PALESTINIAN TERRITORIES, (AFP) – Palestinian leader Mahmud Abbas on Tuesday held inconclusive talks with George Mitchell, although the US Middle East envoy raised “ideas” for reviving peace negotiations with Israel.
Mitchell returned to the region on Monday for the first time in months on a mission to salvage peace talks between Israel and the Palestinians a week after Washington admitted that direct negotiations were off the menu.
Although Israel has welcomed the idea of returning to so-called “proximity talks” the Palestinians have not yet agreed to participate, insisting they will not enter any negotiations while Israel builds settlements on occupied land.
However, following the talks in the West Bank town of Ramallah, Palestinian officials said Washington’s point man on the Middle East conflict had raised “ideas” for addressing the deadlock.
“Mitchell brought some US ideas,” said Abbas spokesman Nabil Abu Rudeina, without going into detail.
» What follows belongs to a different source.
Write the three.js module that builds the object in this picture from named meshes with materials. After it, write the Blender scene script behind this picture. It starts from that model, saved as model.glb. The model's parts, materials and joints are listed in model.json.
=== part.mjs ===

“We will wait for the Arab Committee to discuss (them) and to decide,” he said, referring to a meeting of Arab League foreign ministers in Cairo on Wednesday which Abbas is due to attend.
“We will continue discussions with the Arabs to decide the coming steps,” Abu Rudeina said.
Shortly after the Ramallah meeting, Abbas set off for Cairo, a Palestinian official said.
Palestinian chief negotiator Saeb Erakat said the US ideas were the same as those raised when he met US Secretary of State Hillary Clinton in Washington last week.
During the meeting with Mitchell, Abbas had insisted that all Israeli settlement activity be frozen in the West Bank and annexed east Jerusalem, Erakat said.
“Anyone who talks about comprehensive peace must stop settlement building and Israeli activities,” he said, referring to the US role of chief broker.
Talks began on September 2 but were suspended three weeks later with the end of an Israeli moratorium on settlement building, which the Jewish state has consistently refused to renew.
Ahead of the Ramallah meeting, a senior Palestinian source said they had been awaiting the US response to a list of conditions for a resumption of negotiations with Israel.
“Erakat delivered a letter to Clinton saying that they want US guarantees and answers before returning to any negotiations, direct or indirect,” he told AFP. “We are now awaiting the answer to that letter.”
But there was no mention of the letter nor of its demands in a joint Abbas-Mitchell press conference after their meeting, with the US envoy merely reiterating the US commitment to find a solution to the decades-old conflict.
“As we expected, there have been very many difficulties, obstacles and setbacks along the way,” Mitchell said.
“We accepted it but we are determined to persevere in our efforts until we reach the conclusion that all want: an independent, viable state of Palestine … living side by side in peace with Israel.”
The letter had laid out two key requests on which the Palestinians are conditioning their return to any peace talks with Israel.
Firstly, it seeks US guarantees that there would be “a complete halt to settlement in the West Bank and east Jerusalem.”
It also calls for US recognition of a Palestinian state based on Israel’s borders of before the 1967 Six-Day War in which the Jewish state seized the West Bank, the Gaza Strip and east Jerusalem.
If Washington refuses, the letter asks that it not take steps to block the Palestinians from seeking such recognition from the UN Security Council.
Mitchell on Monday held talks with Israeli Prime Minister Benjamin Netanyahu, who has made no secret of his satisfaction that the focus had been taken off settlement activity and placed firmly on core issues.
On Tuesday, Netanyahu said he was keen to work towards a framework agreement linked to all the core issues.
“I had a good meeting yesterday with the American envoy George Mitchell. We spoke about concrete ways to push the peace process forward and reach a framework agreement for peace between us and the Palestinians,” he said.
“That is Israel’s goal and I hope the Palestinians will respond to it.”
Meanwhile in Jerusalem, Israel approved the building of 24 new settler homes in the heart of a densely-populated Arab district of the city’s eastern sector, in a move branded by settlement watchdog Peace Now as “a new provocation.”